• EXERCISE PROMPT: Your task is to quote the listing below exactly, beginning with its first line and ending on the line bearing "for node in".

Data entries
- - - -

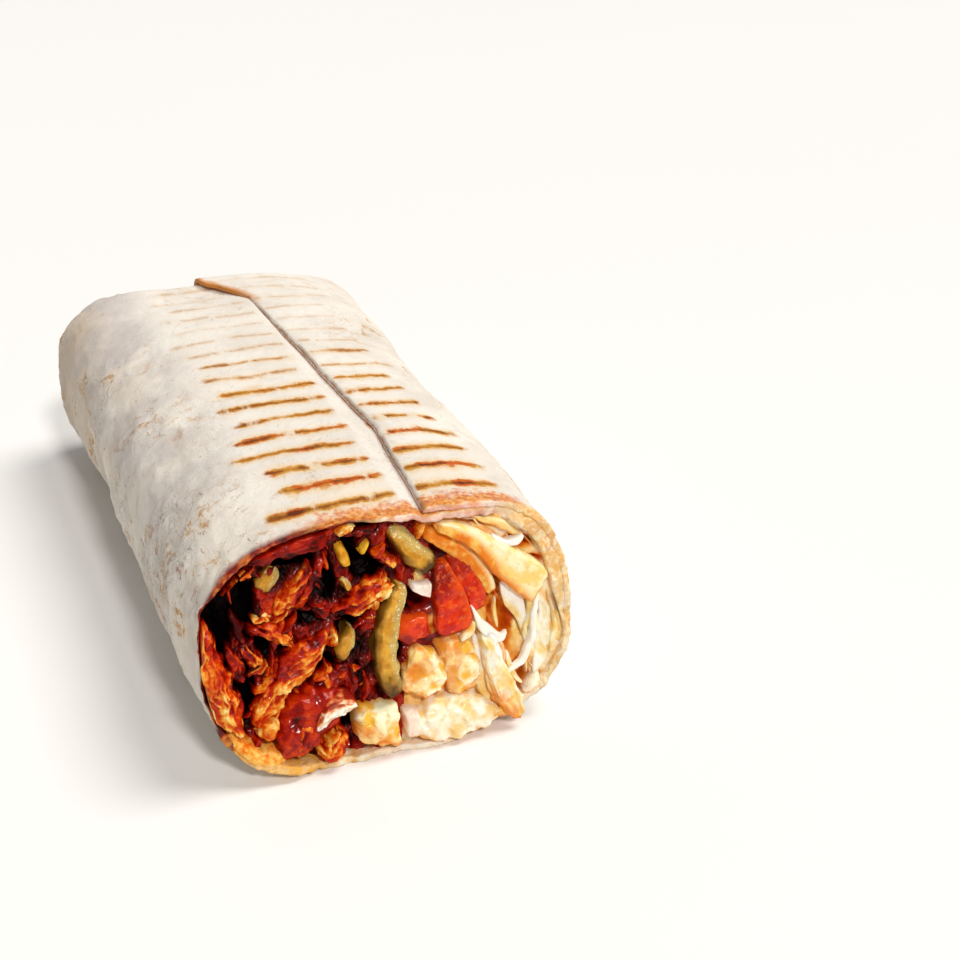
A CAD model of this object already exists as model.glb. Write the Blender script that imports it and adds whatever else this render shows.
# %% [markdown]
# # Half of a shawarma sandwich
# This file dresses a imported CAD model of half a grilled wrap. The CAD gives every piece its place and its
# rough size. Here each piece gets the fine shape and the finish that a cook would recognise: floury bread
# with toasted lines, wet chicken in dark red marinade, pickles, tomato, fries, cabbage and garlic sauce.

# %% Load the frame
import math
import random

import bmesh
import bpy
import numpy as np
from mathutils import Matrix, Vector, noise


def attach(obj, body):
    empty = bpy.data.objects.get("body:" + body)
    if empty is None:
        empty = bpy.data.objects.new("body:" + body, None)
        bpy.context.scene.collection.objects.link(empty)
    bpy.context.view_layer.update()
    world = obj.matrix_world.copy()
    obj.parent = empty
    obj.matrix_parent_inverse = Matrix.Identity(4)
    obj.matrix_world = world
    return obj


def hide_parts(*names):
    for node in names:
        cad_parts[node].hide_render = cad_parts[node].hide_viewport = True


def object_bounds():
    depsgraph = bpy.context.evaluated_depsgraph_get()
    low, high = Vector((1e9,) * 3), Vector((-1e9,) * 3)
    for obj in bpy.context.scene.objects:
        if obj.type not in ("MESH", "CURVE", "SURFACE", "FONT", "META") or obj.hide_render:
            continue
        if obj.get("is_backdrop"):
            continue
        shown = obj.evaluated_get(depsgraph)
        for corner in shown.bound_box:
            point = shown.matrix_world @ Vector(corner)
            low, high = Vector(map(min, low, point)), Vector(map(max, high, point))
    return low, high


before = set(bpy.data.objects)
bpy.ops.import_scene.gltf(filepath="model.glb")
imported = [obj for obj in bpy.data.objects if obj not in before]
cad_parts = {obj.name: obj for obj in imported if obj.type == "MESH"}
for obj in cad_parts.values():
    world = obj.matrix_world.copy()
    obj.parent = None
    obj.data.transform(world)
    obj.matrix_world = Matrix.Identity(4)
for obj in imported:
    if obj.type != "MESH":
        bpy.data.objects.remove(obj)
cad_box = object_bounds()
MM = 0.001
print("CAD box:", [[round(value / MM, 1) for value in corner] for corner in cad_box], "mm")

# %% [markdown]
# ## Camera, floor and light
# The sandwich lies on a white table and is seen from a little above, from the front left. A long lens keeps
# the far end from shrinking much. The light is one wide sun from above on the right, a narrow one from the
# front, which gives the glints, and a pale surrounding that fills the shadows. The camera itself sees that
# surrounding brighter than the food does, so that no grey band shows above the floor.

# %% Camera
CAMERA_TARGET = Vector((35.9, -30.46, 26.3)) * MM
CAMERA_DISTANCE = 316.4 * MM
CAMERA_AZIMUTH = math.radians(-22.05)
CAMERA_ELEVATION = math.radians(26.19)
LENS = 54.06

towards_camera = Vector((
    math.sin(CAMERA_AZIMUTH) * math.cos(CAMERA_ELEVATION),
    -math.cos(CAMERA_AZIMUTH) * math.cos(CAMERA_ELEVATION),
    math.sin(CAMERA_ELEVATION),
))
camera_data = bpy.data.cameras.new("camera")
camera_data.lens = LENS
camera_data.sensor_width = 36
camera_data.clip_start = 0.01
camera = bpy.data.objects.new("camera", camera_data)
camera.location = CAMERA_TARGET + towards_camera * CAMERA_DISTANCE
camera.rotation_euler = towards_camera.to_track_quat("Z", "Y").to_euler()
bpy.context.scene.collection.objects.link(camera)
bpy.context.scene.camera = camera
print("camera at", [round(value / MM) for value in camera.location], "mm")

# %% Floor, lights and surroundings
FLOOR_SIZE = 8.0
LIGHTS = {
    # name: (direction it comes from, width seen from the table in degrees, strength, colour)
    "key": ((0.55, 0.05, 1.0), 30, 1.9, (1.0, 0.97, 0.93)),
    "front": ((0.1, -1.0, 0.95), 9, 1.5, (1.0, 0.98, 0.95)),
}
SURROUNDINGS = (1.0, 0.99, 0.975)
SURROUNDINGS_STRENGTH = 0.26
BACKDROP_STRENGTH = 0.96

floor_bm = bmesh.new()
bmesh.ops.create_grid(floor_bm, x_segments=1, y_segments=1, size=FLOOR_SIZE / 2)
floor_mesh = bpy.data.meshes.new("floor")
floor_bm.to_mesh(floor_mesh)
floor_bm.free()
floor = bpy.data.objects.new("floor", floor_mesh)
bpy.context.scene.collection.objects.link(floor)
floor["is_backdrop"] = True

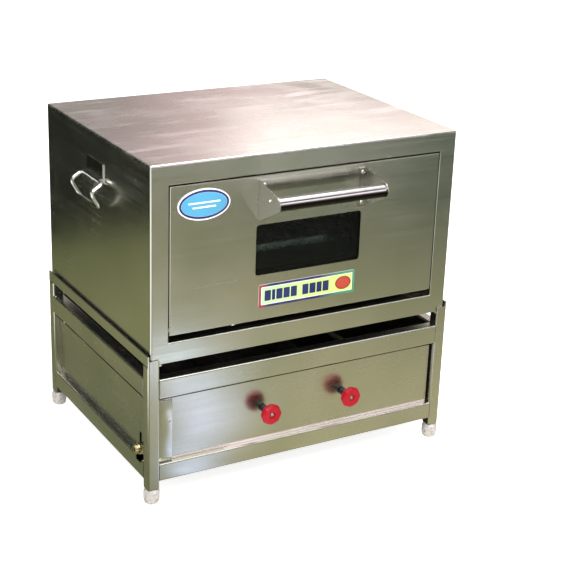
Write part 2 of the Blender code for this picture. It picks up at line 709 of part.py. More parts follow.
def add_face_frame():
    """Front sheet round the door, folded back inside the opening and round the box's two front corners.

    The hinge pins turn in its folds at both sides of the opening.
    """
    mesh = bmesh.new()
    top = OVEN_TOP - TOP_RIM - GAP
    sheet = rectangle(-OVEN_HALF + CORNER_RADIUS, OVEN_BOTTOM, OVEN_HALF - CORNER_RADIUS, top)
    opening = rectangle(-OPENING_HALF_WIDTH - FOLD_RADIUS, OPENING_BOTTOM - FOLD_RADIUS,
                        OPENING_HALF_WIDTH + FOLD_RADIUS, OPENING_TOP + FOLD_RADIUS)
    rings = flat_face(mesh, "Y", FRONT, [sheet, opening])
    fold_back(mesh, rings[1], FRAME_RETURN, FOLD_RADIUS, -1)
    low_left, low_right, high_right, high_left = rings[0]
    roll_corner(mesh, [low_left, high_left], LEFT)
    roll_corner(mesh, [low_right, high_right], RIGHT)
    turn_normals_from(mesh, Vector((0, -1, 0)))
    frame = add_object("face_frame", mesh, "casing_steel")
    thicken(frame, SKIN)
    for _, sign in SIDES:
        ends = sorted((sign * (OPENING_HALF_WIDTH - 0.010), sign * (OPENING_HALF_WIDTH + 0.010)))
        cut(frame, cylinder("X", (HINGE_Y, HINGE_Z), HINGE_PIN_RADIUS + GAP, ends[0], ends[1], 16))


def bend(radius):
    """Points round a bend that starts flat: how far out and how far back (+Y) each one is."""
    points = []
    for step in range(1, BEND_STEPS + 1):
        angle = math.radians(90 * step / BEND_STEPS)
        points.append((radius * math.sin(angle), radius * (1 - math.cos(angle))))
    return points


def fold_back(mesh, ring, depth, radius=0, growth=1):
    """Fold a flange back (+Y) from a rectangular ring, round a bend that makes the ring larger or smaller.

    Returns the ring at the flange's rear edge.
    """
    middle = sum((vertex.co for vertex in ring), Vector()) / len(ring)
    stages = [(radius, depth)]
    if radius:
        stages = bend(radius) + stages
    previous = ring
    for out, back in stages:
        following = []
        for vertex in ring:
            along_x = growth * math.copysign(out, vertex.co.x - middle.x)
            along_z = growth * math.copysign(out, vertex.co.z - middle.z)
            following.append(mesh.verts.new(vertex.co + Vector((along_x, back, along_z))))
        connect(mesh, previous, following)
        previous = following
    return previous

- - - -

• TASK RESPONSE:
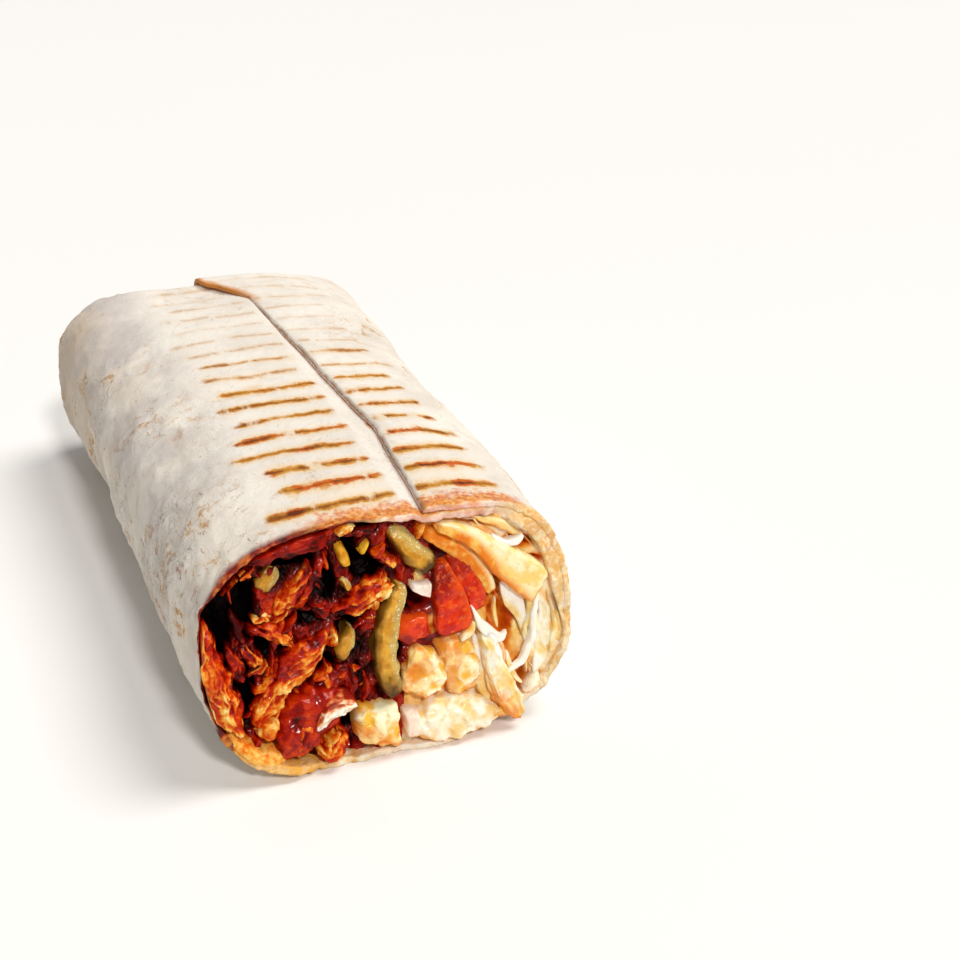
A CAD model of this object already exists as model.glb. Write the Blender script that imports it and adds whatever else this render shows.
# %% [markdown]
# # Half of a shawarma sandwich
# This file dresses a imported CAD model of half a grilled wrap. The CAD gives every piece its place and its
# rough size. Here each piece gets the fine shape and the finish that a cook would recognise: floury bread
# with toasted lines, wet chicken in dark red marinade, pickles, tomato, fries, cabbage and garlic sauce.

# %% Load the frame
import math
import random

import bmesh
import bpy
import numpy as np
from mathutils import Matrix, Vector, noise


def attach(obj, body):
    empty = bpy.data.objects.get("body:" + body)
    if empty is None:
        empty = bpy.data.objects.new("body:" + body, None)
        bpy.context.scene.collection.objects.link(empty)
    bpy.context.view_layer.update()
    world = obj.matrix_world.copy()
    obj.parent = empty
    obj.matrix_parent_inverse = Matrix.Identity(4)
    obj.matrix_world = world
    return obj


def hide_parts(*names):
    for node in names:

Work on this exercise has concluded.